(Scripts that build objects)
- - - - - - -

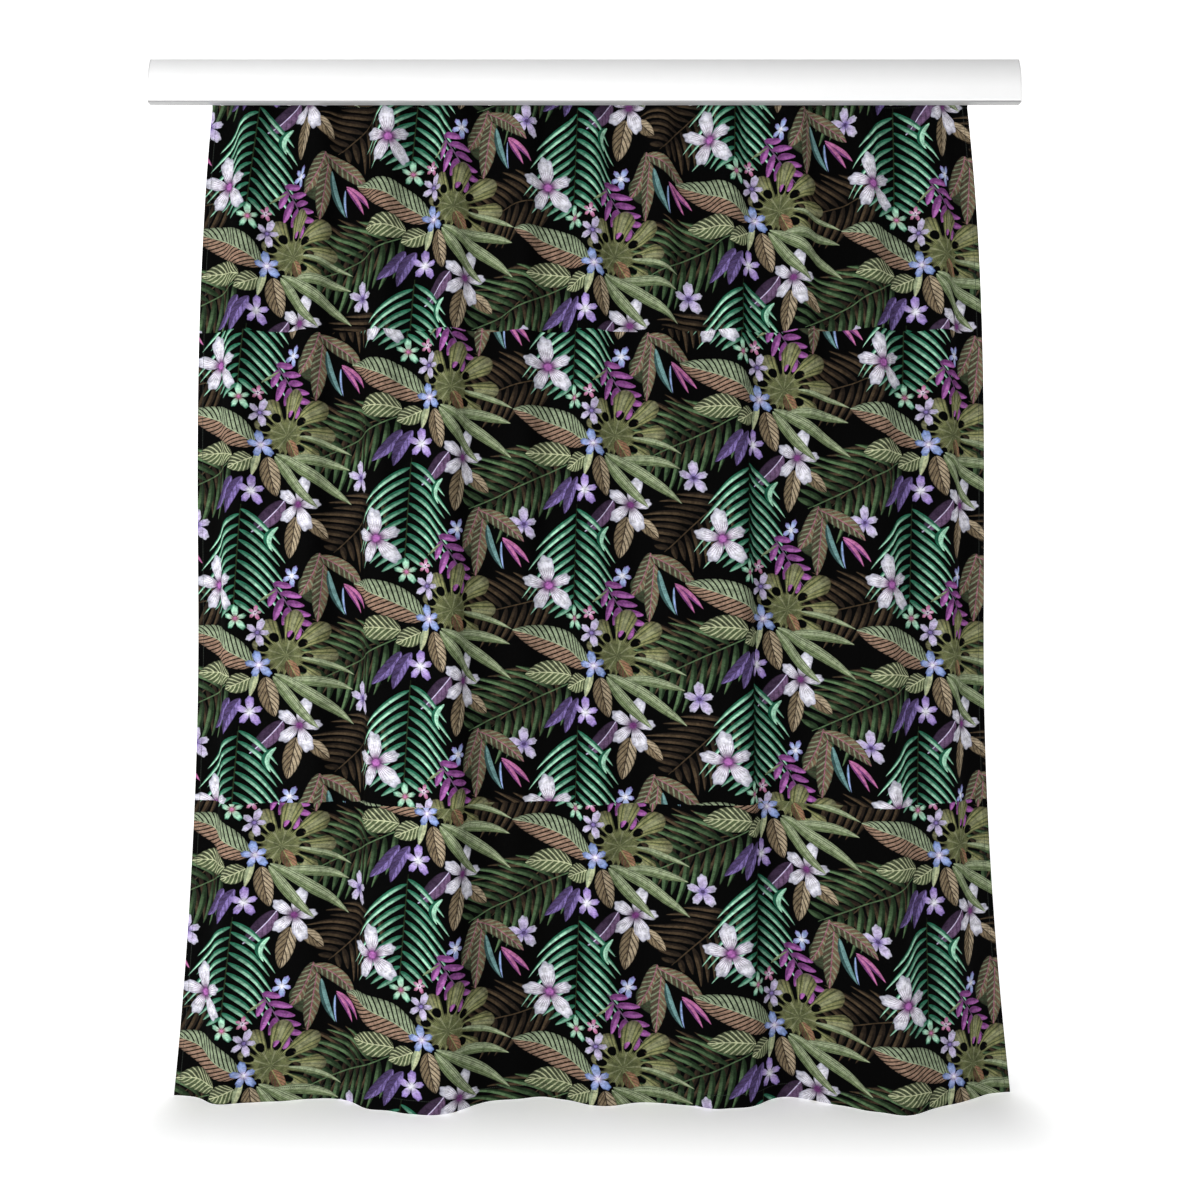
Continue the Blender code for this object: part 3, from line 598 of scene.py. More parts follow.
def new_material(name, roughness=0.5, **settings):
    """A material with a Principled shader, and its graph."""
    made = bpy.data.materials.get(name) or bpy.data.materials.new(name)
    made.use_nodes = True
    made.node_tree.nodes.clear()
    graph = Graph(made.node_tree)
    shader = graph.node("ShaderNodeBsdfPrincipled", {"Roughness": roughness, **settings})
    graph.node("ShaderNodeOutputMaterial", {"Surface": shader.outputs[0]})
    return made, graph, shader


def cloth_material(reverse=False):
    """The printed side, or the pale reverse where the print only ghosts through."""
    sizes = bpy.context.scene.curtain_sizes
    name = "Printed cloth reverse" if reverse else "Printed cloth"
    made, graph, shader = new_material(name, 0.85, **{"Specular IOR Level": 0.03})
    place = graph.node("ShaderNodeUVMap", uv_map="Cloth").outputs[0]
    weave = use_group(graph, weave_group(), {"Position": place, "Pitch": 0.0006})
    x, y, _ = graph.parts(place)
    printed = use_group(graph, print_group(), {"Position": place})["Colour"]
    tone = graph.ramp(weave["Mottle"], 0.3, 0.7, 0.96, 1.03)
    if reverse:
        printed = graph.blend(0.86, printed, (0.62, 0.64, 0.64))
    cotton = graph.node("ShaderNodeVectorMath", {0: printed, "Scale": tone}, operation="SCALE").outputs[0]
    top = graph.minus(y, CLOTH_TOP)
    side = (0.5 - (sizes.side_hem - 0.002) / sizes.width) * sizes.print_width
    lines = (
        (graph.plus(top, sizes.drop - sizes.hem + 0.003), x),
        (graph.plus(top, sizes.header - 0.003), x),
        (graph.minus(graph.math("ABSOLUTE", x), side), y),
    )
    thread, height = stitched(graph, lines)
    height = graph.scaled(weave["Height"], 0.35, height)
    colour = graph.blend(thread, cotton, (0.55, 0.56, 0.55) if reverse else (0.03, 0.035, 0.03))
    graph.wire(shader, "Base Color", colour)
    graph.bump(shader, height, 0.35, 0.0003)
    return made


# Surfaces


def add_object(name, data):
    """An object with that data, in the scene."""
    made = bpy.data.objects.new(name, data)
    bpy.context.scene.collection.objects.link(made)
    return made


def mesh_object(name, points, faces, material, uvs=None, smooth_angle=None):
    """A mesh object at the origin, from arrays of points and faces."""
    data = bpy.data.meshes.new(name)
    data.from_pydata(points.tolist(), [], faces)
    data.shade_smooth()
    if smooth_angle is not None:
        data.set_sharp_from_angle(angle=smooth_angle)
    if uvs is not None:
        layer = data.uv_layers.new(name="Cloth")
        loops = np.empty(len(data.loops), dtype=np.int32)
        data.loops.foreach_get("vertex_index", loops)
        layer.data.foreach_set("uv", uvs[loops].astype(np.float32).ravel())
    data.materials.append(material)
    return add_object(name, data)


def grid_faces(rows, columns, close_rows=False, close_columns=False):
    """Quads of a grid of points stored row by row, as one array."""
    last_row = rows if close_rows else rows - 1
    last_column = columns if close_columns else columns - 1
    row, column = np.meshgrid(np.arange(last_row), np.arange(last_column), indexing="ij")
    next_row, next_column = (row + 1) % rows, (column + 1) % columns
    quads = np.stack([
        row * columns + column, next_row * columns + column,
        next_row * columns + next_column, row * columns + next_column,
    ], axis=-1)
    return quads.reshape(-1, 4)


def capped_faces(rows, columns):
    """Quads of a closed tube of rows, with one face over each end."""
    count = rows * columns
    ends = [list(range(columns)), list(range(count - columns, count))[::-1]]
    return grid_faces(rows, columns, close_columns=True).tolist() + ends


def soften(obj, width, segments):
    """Rounds the sharp edges with a bevel."""
    bevel = obj.modifiers.new("edges", "BEVEL")
    bevel.width, bevel.segments, bevel.limit_method = width, segments, "ANGLE"
    bevel.angle_limit = math.radians(40)
    bevel.harden_normals = True


def place_piece(obj, node, body):
    """Puts a finished piece in place of a CAD node, on its body."""
    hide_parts(node)
    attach(obj, body)


def smoothstep(value):
    """0 below 0, 1 above 1, and an even S between."""
    value = np.clip(value, 0.0, 1.0)
    return value * value * (3 - 2 * value)


CLOTH_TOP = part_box("curtain_cloth")[1][2]
LEVEL_POINTS = 1801
DEEPEST_BOW = 0.08
HALVINGS = 30
# Crests and troughs of the hem: share of the cut width, and depth in metres (minus is forward).
HEM_WAVES = (
    (0.000, 0.010), (0.080, -0.028), (0.165, -0.002), (0.300, -0.076), (0.424, 0.004),
    (0.520, -0.034), (0.575, -0.020), (0.640, -0.052), (0.728, 0.000), (0.846, -0.073),
    (1.000, 0.024),
)


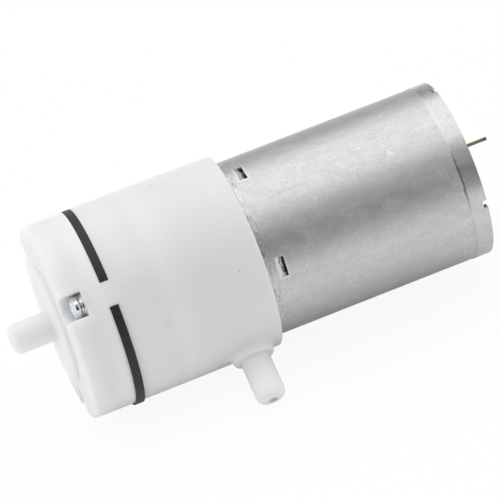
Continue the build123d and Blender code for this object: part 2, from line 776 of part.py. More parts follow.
# Shaft: ground steel, from the eccentric to just inside the end cap's lip
with BuildPart() as shaft:
    with BuildSketch(cross_plane(shaft_front)):
        Circle(shaft_radius)
    extrude(amount=bush_stop - shaft_rear_margin - shaft_front)
shaft.part.label = "shaft"
export_step(shaft.part, "parts/shaft.step")

# Armature core: laminated three-pole star on the shaft
with BuildPart() as armature_core:
    with BuildSketch(cross_plane(core_start)):
        Circle(core_hub_diameter / 2)
        with PolarLocations(0, pole_count):
            Rectangle(core_radius - shoe_thickness / 2, tooth_width, align=(Align.MIN, Align.CENTER))
        for index in range(pole_count):
            ring_sector(
                core_radius - shoe_thickness, core_radius, index * 360 / pole_count, shoe_half_angle
            )
        Circle(shaft_radius, mode=Mode.SUBTRACT)
    extrude(amount=core_length)
armature_core.part.label = "armature_core"
export_step(armature_core.part, "parts/armature_core.step")

# Windings: one copper coil round each pole, with overhangs past both ends of the core
coil_width = tooth_width + 2 * coil_thickness
with BuildPart() as windings:
    with BuildSketch(cross_plane(core_start - coil_overhang)):
        with PolarLocations((coil_inner_radius + coil_outer_radius) / 2, pole_count):
            Rectangle(coil_outer_radius - coil_inner_radius, coil_width)
    extrude(amount=core_length + 2 * coil_overhang)
    ends = windings.faces().filter_by(GeomType.PLANE).filter_by(Axis.X)
    long_edges = ends.edges().filter_by(
        lambda e: abs(e.length - (coil_outer_radius - coil_inner_radius)) < coil_gap
    )
    fillet(long_edges, coil_round)
    with BuildSketch(cross_plane(core_start - coil_gap)):
        with PolarLocations(0, pole_count):
            Rectangle(core_radius, tooth_width + 2 * coil_gap, align=(Align.MIN, Align.CENTER))
    extrude(amount=core_length + 2 * coil_gap, mode=Mode.SUBTRACT)
windings.part.label = "windings"
export_step(windings.part, "parts/windings.step")

# Commutator: moulded hub with three copper segments
commutator_radius = commutator_diameter / 2
with BuildPart() as commutator_hub:
    with BuildSketch(cross_plane(commutator_start)):
        Circle(commutator_radius - segment_thickness)
        Circle(shaft_radius, mode=Mode.SUBTRACT)
    extrude(amount=commutator_length)
commutator_hub.part.label = "commutator_hub"
export_step(commutator_hub.part, "parts/commutator_hub.step")

with BuildPart() as commutator_segments:
    with BuildSketch(cross_plane(commutator_start)):
        for index in range(pole_count):
            ring_sector(
                commutator_radius - segment_thickness,
                commutator_radius,
                (index + 0.5) * 360 / pole_count,
                segment_half_angle,
            )
    extrude(amount=commutator_length)
commutator_segments.part.label = "commutator_segments"
export_step(commutator_segments.part, "parts/commutator_segments.step")

# Varistor: ceramic ring in front of the commutator that quenches its sparks
with BuildPart() as varistor:
    with BuildSketch(cross_plane(varistor_front)):
        Circle(varistor_diameter / 2)
        Circle(spacer_diameter / 2, mode=Mode.SUBTRACT)
    extrude(amount=varistor_thickness)
varistor.part.label = "varistor"
export_step(varistor.part, "parts/varistor.step")

# Shaft spacers: sleeves that set the core and the commutator along the shaft
with BuildPart() as shaft_spacers:
    with BuildSketch(cross_plane(front_bush_rear + spacer_gap)):
        Circle(spacer_diameter / 2)
        Circle(shaft_radius, mode=Mode.SUBTRACT)
    extrude(amount=front_spacer_length)
    with BuildSketch(cross_plane(core_end)):
        Circle(spacer_diameter / 2)
        Circle(shaft_radius, mode=Mode.SUBTRACT)
    extrude(amount=commutator_start - core_end)
shaft_spacers.part.label = "shaft_spacers"
export_step(shaft_spacers.part, "parts/shaft_spacers.step")

# End cap: moulded disc in the rear of the can, with a bearing boss, terminal pads and two vents
with BuildPart() as end_cap:
    with BuildSketch(cross_plane(end_cap_start)):
        Circle(can_bore_radius - end_cap_gap)
    extrude(amount=end_cap_thickness)
    with BuildSketch(cross_plane(end_cap_rear)):
        Circle(end_cap_boss_radius)
    extrude(amount=end_cap_boss_height)
    chamfer(end_cap.faces().sort_by(Axis.X)[-1].edges(), end_cap_boss_chamfer)
    with BuildSketch(cross_plane(end_cap_rear)):
        with PolarLocations(terminal_circle, 2, terminal_angle, rotate=False):
            RectangleRounded(
                terminal_width + 2 * end_cap_pad_wall,
                terminal_thickness + 2 * end_cap_pad_wall,
                end_cap_pad_wall / 2,
            )
    extrude(amount=end_cap_pad_height)
    with BuildSketch(cross_plane(end_cap_start)):
        Circle(bush_diameter / 2)
        with PolarLocations(terminal_circle, 2, terminal_angle, rotate=False):
            Rectangle(
                terminal_width + 2 * terminal_slot_gap, terminal_thickness + 2 * terminal_slot_gap
            )
        with PolarLocations(vent_circle, 2, terminal_angle + 90):
            Circle(vent_diameter / 2)
    extrude(amount=bush_stop - end_cap_start, mode=Mode.SUBTRACT)
    with BuildSketch(cross_plane(bush_stop)):
        Circle(shaft_radius + screw_hole_clearance)
    extrude(amount=end_cap_lip, mode=Mode.SUBTRACT)
end_cap.part.label = "end_cap"
export_step(end_cap.part, "parts/end_cap.step")

# Brush gear: spring arms tangent to the commutator, each with a carbon brush, run to the terminals
brush_middle = commutator_start + commutator_length / 2
chord_length = (terminal_circle**2 - brush_line_radius**2) ** 0.5
brush_angle = terminal_angle + degrees(atan(chord_length / brush_line_radius))
brush_angles = [brush_angle, brush_angle + 180]
arm_run = chord_length - terminal_thickness / 2 / cos(radians(brush_angle))
with BuildPart() as brush_arms:
    for angle in brush_angles:
        with BuildSketch(radial_plane(brush_middle, angle, brush_line_radius)):
            Rectangle(brush_arm_width, 2 * brush_arm_overrun)
            Rectangle(brush_arm_width, arm_run, align=(Align.CENTER, Align.MAX))
        extrude(amount=brush_arm_thickness)
brush_arms.part.label = "brush_arms"
export_step(brush_arms.part, "parts/brush_arms.step")

with BuildPart() as brushes:
    for angle in brush_angles:
        with BuildSketch(radial_plane(brush_middle, angle, brush_line_radius)):
            Rectangle(brush_width, brush_thickness)
        extrude(amount=-brush_line_radius + commutator_radius / 2)
    with BuildSketch(cross_plane(commutator_start)):
        Circle(commutator_radius + brush_gap)
    extrude(amount=commutator_length, mode=Mode.SUBTRACT)
brushes.part.label = "brushes"
export_step(brushes.part, "parts/brushes.step")

# Terminals: two brass tabs through the end cap, their edges towards the screw flank
terminal_front = brush_middle - brush_arm_width / 2
terminal_rear = can_rear + terminal_reach
terminal_offset = terminal_circle * cos(radians(terminal_angle))
with BuildPart() as terminals:
    with BuildSketch(cross_plane(terminal_front)):
        with PolarLocations(terminal_circle, 2, terminal_angle, rotate=False):
            Rectangle(terminal_width, terminal_thickness)
    extrude(amount=terminal_rear - terminal_front)
    with BuildSketch(axial_plane(0)):
        for side in (-1, 1):
            with Locations((can_rear + terminal_reach / 2, side * terminal_offset)):
                Circle(terminal_hole_diameter / 2)
    extrude(amount=terminal_circle, both=True, mode=Mode.SUBTRACT)
terminals.part.label = "terminals"
export_step(terminals.part, "parts/terminals.step")
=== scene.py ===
from math import cos, pi, radians, sin, tau

import bmesh
import bpy
from mathutils import Matrix, Vector


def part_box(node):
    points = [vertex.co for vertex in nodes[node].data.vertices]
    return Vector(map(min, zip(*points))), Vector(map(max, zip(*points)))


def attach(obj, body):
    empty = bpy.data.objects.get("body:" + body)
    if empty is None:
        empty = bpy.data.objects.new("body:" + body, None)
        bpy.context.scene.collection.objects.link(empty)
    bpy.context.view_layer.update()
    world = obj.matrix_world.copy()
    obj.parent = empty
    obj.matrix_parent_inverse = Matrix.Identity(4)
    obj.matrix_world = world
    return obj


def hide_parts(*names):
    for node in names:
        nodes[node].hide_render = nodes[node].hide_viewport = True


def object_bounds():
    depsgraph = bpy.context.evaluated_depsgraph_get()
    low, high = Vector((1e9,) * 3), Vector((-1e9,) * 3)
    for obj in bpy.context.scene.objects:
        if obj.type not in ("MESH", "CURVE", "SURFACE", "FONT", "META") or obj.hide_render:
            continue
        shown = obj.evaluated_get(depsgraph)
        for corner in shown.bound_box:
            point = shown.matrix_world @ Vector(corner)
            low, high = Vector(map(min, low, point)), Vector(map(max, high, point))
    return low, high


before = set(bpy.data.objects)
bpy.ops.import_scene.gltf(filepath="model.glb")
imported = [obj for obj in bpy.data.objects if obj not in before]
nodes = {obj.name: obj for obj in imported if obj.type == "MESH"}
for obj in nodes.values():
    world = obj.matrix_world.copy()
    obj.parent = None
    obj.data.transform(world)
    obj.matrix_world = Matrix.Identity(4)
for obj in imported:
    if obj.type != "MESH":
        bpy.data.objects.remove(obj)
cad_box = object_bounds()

# Front cover: white ABS, moulded in one piece with the pressure nozzle and three open screw pockets. It
# closes the head at the front. The mould was spark eroded, which leaves a fine satin, and the melt has
# cooled unevenly, which leaves slow changes of tone. Light goes a little way into the plastic.
#
# Angles on the pump start at the flank with a screw that looks at the viewer, and grow towards the side
# nozzle. The pump's own frame has X along the axis, Y to that flank and Z a quarter turn further round.
flank_elevation = radians(32.1)
flank = Vector((0, -cos(flank_elevation), sin(flank_elevation)))
quarter = Vector((0, -sin(flank_elevation), -cos(flank_elevation)))
pump_turn = Matrix((Vector((1, 0, 0)), flank, quarter)).transposed().to_4x4()
head_radius = 13.6
mm = 0.001


def spot(x, radius, angle):
    """The place in millimetres at this distance along the axis, radius and angle in degrees."""
    return pump_turn @ Vector((x, radius * cos(radians(angle)), radius * sin(radians(angle))))


def linear(hex_colour):
    """An sRGB hex colour as a linear RGBA value."""
    channels = [int(hex_colour[i:i + 2], 16) / 255 for i in (1, 3, 5)]
    return [c / 12.92 if c <= 0.04045 else ((c + 0.055) / 1.055) ** 2.4 for c in channels] + [1]


def add(tree, kind, values=None, joined=None, **settings):
    """Adds a node. Settings are its own properties, values go into its inputs, and joined links them."""
    node = tree.nodes.new(kind)
    for name, value in settings.items():
        setattr(node, name, value)
    for socket, value in (values or {}).items():
        node.inputs[socket].default_value = value
    for socket, source in (joined or {}).items():
        tree.links.new(source, node.inputs[socket])
    return node


def surface(name, **shader_values):
    """A new material, with its tree, its shader and the object coordinates in millimetres."""
    material = bpy.data.materials.new(name)
    material.use_nodes = True
    tree = material.node_tree
    shader = tree.nodes["Principled BSDF"]
    for title, value in shader_values.items():
        shader.inputs[title.replace("_", " ")].default_value = value
    metres = add(tree, "ShaderNodeTexCoord").outputs["Object"]
    place = add(tree, "ShaderNodeVectorMath", {"Scale": 1 / mm}, {0: metres}, operation="SCALE").outputs[0]
    return material, tree, shader, place


light_weight = 0.75
light_start = 0.4
light_reach = 3.0
satin_spread = 0.05
mark_grime = "#6F6C66"


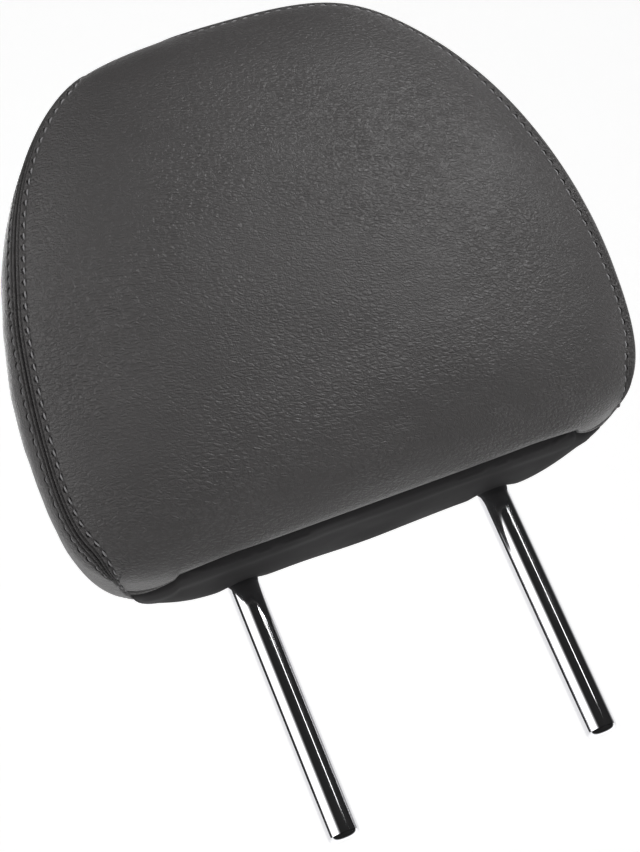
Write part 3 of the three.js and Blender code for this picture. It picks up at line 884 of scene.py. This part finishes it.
def settle(mesh):
    """Notes where the pad would swell to, and draws it back under the cover that holds it."""
    swollen = points_of(mesh).ravel()
    outward = np.array([v.normal for v in mesh.vertices], dtype=np.float32).ravel()
    kept = mesh.attributes.new(SWOLLEN, "FLOAT_VECTOR", "POINT")
    kept.data.foreach_set("vector", swollen)
    mesh.vertices.foreach_set("co", swollen - outward * FOAM_GAP)
    mesh.update()


def swelling(pad, points, normals):
    """How far the pad stands out beyond its own start at each point of the skin."""
    swollen = np.empty(len(pad.data.vertices) * 3, dtype=np.float32)
    pad.data.attributes[SWOLLEN].data.foreach_get("vector", swollen)
    tree = BVHTree.FromPolygons(swollen.reshape(-1, 3).tolist(), faces_of(pad.data))
    out = np.zeros(points.shape[:2])
    for place in np.ndindex(out.shape):
        normal = Vector(normals[place])
        start = Vector(points[place]) + normal * PAD_SEARCH
        hit = tree.ray_cast(start, -normal, 2 * PAD_SEARCH)
        out[place] = PAD_SEARCH - hit[3] if hit[3] is not None else -PAD_INSET
    return out + PAD_INSET


def smoothed(field, run):
    """Evens a field of numbers on a leather panel's grid over a few millimetres."""
    out = field.copy()
    for _ in range(SWELL_PASSES):
        shifts = range(-SWELL_COLUMNS, SWELL_COLUMNS + 1)
        out = np.mean([np.roll(out, shift, axis=1) for shift in shifts], axis=0)
        for i in range(out.shape[1]):
            even = np.linspace(0, run[-1, i], SWELL_STEPS)
            values = np.interp(even, run[:, i], out[:, i])
            kernel = max(3, int(SWELL_REACH / max(even[1], 1e-6)) | 1)
            padded = np.pad(values, kernel // 2, mode="edge")
            values = np.convolve(padded, np.ones(kernel) / kernel, mode="valid")
            out[:, i] = np.interp(run[:, i], even, values)
    out[-1] = out[-1].mean()
    return out


# Relief of the cover, in metres above the skin, by distance from a seam

FREE_REACH = 0.022  # the cover is held down by its seam over this distance
FINE_REACH, FINE_ROWS, WIDE_ROWS = 0.014, 54, 52  # rows across a leather panel
UNDERSIDE_COLUMNS, UNDERSIDE_ROWS = 221, 56
TIP_COLUMNS = 3  # these columns at each tip of the underside panel are too narrow for a normal
LEATHER_INNER_ROWS, UNDERSIDE_INNER_ROWS = 16, 12
SEAM_STEPS = 1200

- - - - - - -

— PROBLEM DETAILS —
Repeat, character for character, the lines of the material above from the line with "# Terminals: two" through the line with "Vector(map(max, high, point))".

— FINISHED ANSWER —
# Terminals: two brass tabs through the end cap, their edges towards the screw flank
terminal_front = brush_middle - brush_arm_width / 2
terminal_rear = can_rear + terminal_reach
terminal_offset = terminal_circle * cos(radians(terminal_angle))
with BuildPart() as terminals:
    with BuildSketch(cross_plane(terminal_front)):
        with PolarLocations(terminal_circle, 2, terminal_angle, rotate=False):
            Rectangle(terminal_width, terminal_thickness)
    extrude(amount=terminal_rear - terminal_front)
    with BuildSketch(axial_plane(0)):
        for side in (-1, 1):
            with Locations((can_rear + terminal_reach / 2, side * terminal_offset)):
                Circle(terminal_hole_diameter / 2)
    extrude(amount=terminal_circle, both=True, mode=Mode.SUBTRACT)
terminals.part.label = "terminals"
export_step(terminals.part, "parts/terminals.step")
=== scene.py ===
from math import cos, pi, radians, sin, tau

import bmesh
import bpy
from mathutils import Matrix, Vector


def part_box(node):
    points = [vertex.co for vertex in nodes[node].data.vertices]
    return Vector(map(min, zip(*points))), Vector(map(max, zip(*points)))


def attach(obj, body):
    empty = bpy.data.objects.get("body:" + body)
    if empty is None:
        empty = bpy.data.objects.new("body:" + body, None)
        bpy.context.scene.collection.objects.link(empty)
    bpy.context.view_layer.update()
    world = obj.matrix_world.copy()
    obj.parent = empty
    obj.matrix_parent_inverse = Matrix.Identity(4)
    obj.matrix_world = world
    return obj


def hide_parts(*names):
    for node in names:
        nodes[node].hide_render = nodes[node].hide_viewport = True


def object_bounds():
    depsgraph = bpy.context.evaluated_depsgraph_get()
    low, high = Vector((1e9,) * 3), Vector((-1e9,) * 3)
    for obj in bpy.context.scene.objects:
        if obj.type not in ("MESH", "CURVE", "SURFACE", "FONT", "META") or obj.hide_render:
            continue
        shown = obj.evaluated_get(depsgraph)
        for corner in shown.bound_box:
            point = shown.matrix_world @ Vector(corner)
            low, high = Vector(map(min, low, point)), Vector(map(max, high, point))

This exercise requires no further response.